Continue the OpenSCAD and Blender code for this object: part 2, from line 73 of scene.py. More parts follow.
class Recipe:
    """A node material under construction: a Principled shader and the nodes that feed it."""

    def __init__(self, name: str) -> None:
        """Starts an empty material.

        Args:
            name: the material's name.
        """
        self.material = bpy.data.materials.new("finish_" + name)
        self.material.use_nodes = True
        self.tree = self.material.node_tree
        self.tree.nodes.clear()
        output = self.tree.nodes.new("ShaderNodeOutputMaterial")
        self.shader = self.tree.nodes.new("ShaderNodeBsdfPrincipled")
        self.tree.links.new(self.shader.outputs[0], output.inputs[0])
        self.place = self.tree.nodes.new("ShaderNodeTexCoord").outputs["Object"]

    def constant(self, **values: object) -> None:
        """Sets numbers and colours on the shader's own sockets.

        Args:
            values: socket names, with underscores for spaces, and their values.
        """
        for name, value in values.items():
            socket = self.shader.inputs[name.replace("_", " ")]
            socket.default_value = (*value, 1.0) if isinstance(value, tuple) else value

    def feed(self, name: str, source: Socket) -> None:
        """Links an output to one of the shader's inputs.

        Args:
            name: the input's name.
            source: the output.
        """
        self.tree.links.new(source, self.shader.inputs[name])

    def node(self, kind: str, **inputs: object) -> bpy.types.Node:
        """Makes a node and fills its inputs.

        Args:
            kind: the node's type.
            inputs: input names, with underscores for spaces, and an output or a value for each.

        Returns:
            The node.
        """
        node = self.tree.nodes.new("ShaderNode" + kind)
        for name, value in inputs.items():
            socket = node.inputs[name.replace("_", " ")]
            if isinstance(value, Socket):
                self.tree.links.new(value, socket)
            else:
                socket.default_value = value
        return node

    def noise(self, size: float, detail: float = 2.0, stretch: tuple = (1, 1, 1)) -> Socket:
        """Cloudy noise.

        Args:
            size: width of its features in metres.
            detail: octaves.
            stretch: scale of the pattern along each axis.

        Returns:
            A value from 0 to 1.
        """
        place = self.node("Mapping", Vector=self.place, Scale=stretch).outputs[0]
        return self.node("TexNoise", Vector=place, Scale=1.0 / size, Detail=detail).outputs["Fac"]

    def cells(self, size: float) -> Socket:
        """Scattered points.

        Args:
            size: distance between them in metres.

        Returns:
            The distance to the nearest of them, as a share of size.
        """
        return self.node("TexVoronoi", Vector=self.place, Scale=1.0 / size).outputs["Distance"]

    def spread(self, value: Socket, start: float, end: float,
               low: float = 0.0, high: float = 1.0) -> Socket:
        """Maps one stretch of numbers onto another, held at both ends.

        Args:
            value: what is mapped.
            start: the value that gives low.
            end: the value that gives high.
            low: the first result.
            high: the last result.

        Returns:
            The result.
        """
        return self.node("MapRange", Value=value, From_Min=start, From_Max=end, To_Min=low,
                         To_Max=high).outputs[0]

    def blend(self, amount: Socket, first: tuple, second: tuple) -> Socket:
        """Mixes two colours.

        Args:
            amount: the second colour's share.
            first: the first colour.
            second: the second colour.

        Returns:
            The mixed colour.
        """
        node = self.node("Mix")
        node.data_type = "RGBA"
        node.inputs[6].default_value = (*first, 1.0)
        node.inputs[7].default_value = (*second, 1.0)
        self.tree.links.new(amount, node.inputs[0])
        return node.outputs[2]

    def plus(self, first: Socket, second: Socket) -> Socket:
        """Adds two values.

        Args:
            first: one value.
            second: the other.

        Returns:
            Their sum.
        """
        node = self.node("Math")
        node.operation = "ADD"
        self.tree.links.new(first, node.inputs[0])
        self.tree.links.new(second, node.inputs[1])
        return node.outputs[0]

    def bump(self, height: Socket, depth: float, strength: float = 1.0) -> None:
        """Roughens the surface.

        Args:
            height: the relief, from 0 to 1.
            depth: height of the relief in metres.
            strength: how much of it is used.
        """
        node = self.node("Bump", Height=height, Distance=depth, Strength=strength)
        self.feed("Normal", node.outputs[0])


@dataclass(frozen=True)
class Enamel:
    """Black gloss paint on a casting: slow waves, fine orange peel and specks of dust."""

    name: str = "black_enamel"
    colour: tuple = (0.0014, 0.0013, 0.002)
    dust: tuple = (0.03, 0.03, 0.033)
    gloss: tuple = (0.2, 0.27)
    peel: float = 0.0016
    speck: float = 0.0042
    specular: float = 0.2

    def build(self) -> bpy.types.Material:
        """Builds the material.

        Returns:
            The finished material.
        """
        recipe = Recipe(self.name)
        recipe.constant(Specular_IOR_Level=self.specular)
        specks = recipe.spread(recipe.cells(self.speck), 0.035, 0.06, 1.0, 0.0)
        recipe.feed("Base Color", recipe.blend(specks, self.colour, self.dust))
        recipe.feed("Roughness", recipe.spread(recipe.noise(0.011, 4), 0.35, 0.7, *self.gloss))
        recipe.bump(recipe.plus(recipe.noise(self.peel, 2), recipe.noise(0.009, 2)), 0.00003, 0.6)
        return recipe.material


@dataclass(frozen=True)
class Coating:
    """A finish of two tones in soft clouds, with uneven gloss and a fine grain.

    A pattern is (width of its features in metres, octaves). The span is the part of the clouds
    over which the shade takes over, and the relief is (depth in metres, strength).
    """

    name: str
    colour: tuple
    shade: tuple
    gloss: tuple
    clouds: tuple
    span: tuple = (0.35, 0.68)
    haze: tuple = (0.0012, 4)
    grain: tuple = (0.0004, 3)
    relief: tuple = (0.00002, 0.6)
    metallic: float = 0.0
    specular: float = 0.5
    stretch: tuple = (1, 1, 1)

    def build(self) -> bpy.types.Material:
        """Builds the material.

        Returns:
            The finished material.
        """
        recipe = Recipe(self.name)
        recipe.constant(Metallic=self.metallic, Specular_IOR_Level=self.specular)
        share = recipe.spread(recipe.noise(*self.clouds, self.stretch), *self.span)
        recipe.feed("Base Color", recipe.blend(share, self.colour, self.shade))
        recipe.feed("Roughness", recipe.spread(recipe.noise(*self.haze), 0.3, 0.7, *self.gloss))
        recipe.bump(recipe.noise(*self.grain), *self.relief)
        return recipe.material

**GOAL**
Reproduce only the lines from the top of the material through the one bearing "socket.default_value = (*value, 1.0)", each exactly as it stands.

**WRITTEN RESPONSE**
Continue the OpenSCAD and Blender code for this object: part 2, from line 73 of scene.py. More parts follow.
class Recipe:
    """A node material under construction: a Principled shader and the nodes that feed it."""

    def __init__(self, name: str) -> None:
        """Starts an empty material.

        Args:
            name: the material's name.
        """
        self.material = bpy.data.materials.new("finish_" + name)
        self.material.use_nodes = True
        self.tree = self.material.node_tree
        self.tree.nodes.clear()
        output = self.tree.nodes.new("ShaderNodeOutputMaterial")
        self.shader = self.tree.nodes.new("ShaderNodeBsdfPrincipled")
        self.tree.links.new(self.shader.outputs[0], output.inputs[0])
        self.place = self.tree.nodes.new("ShaderNodeTexCoord").outputs["Object"]

    def constant(self, **values: object) -> None:
        """Sets numbers and colours on the shader's own sockets.

        Args:
            values: socket names, with underscores for spaces, and their values.
        """
        for name, value in values.items():
            socket = self.shader.inputs[name.replace("_", " ")]
            socket.default_value = (*value, 1.0) if isinstance(value, tuple) else value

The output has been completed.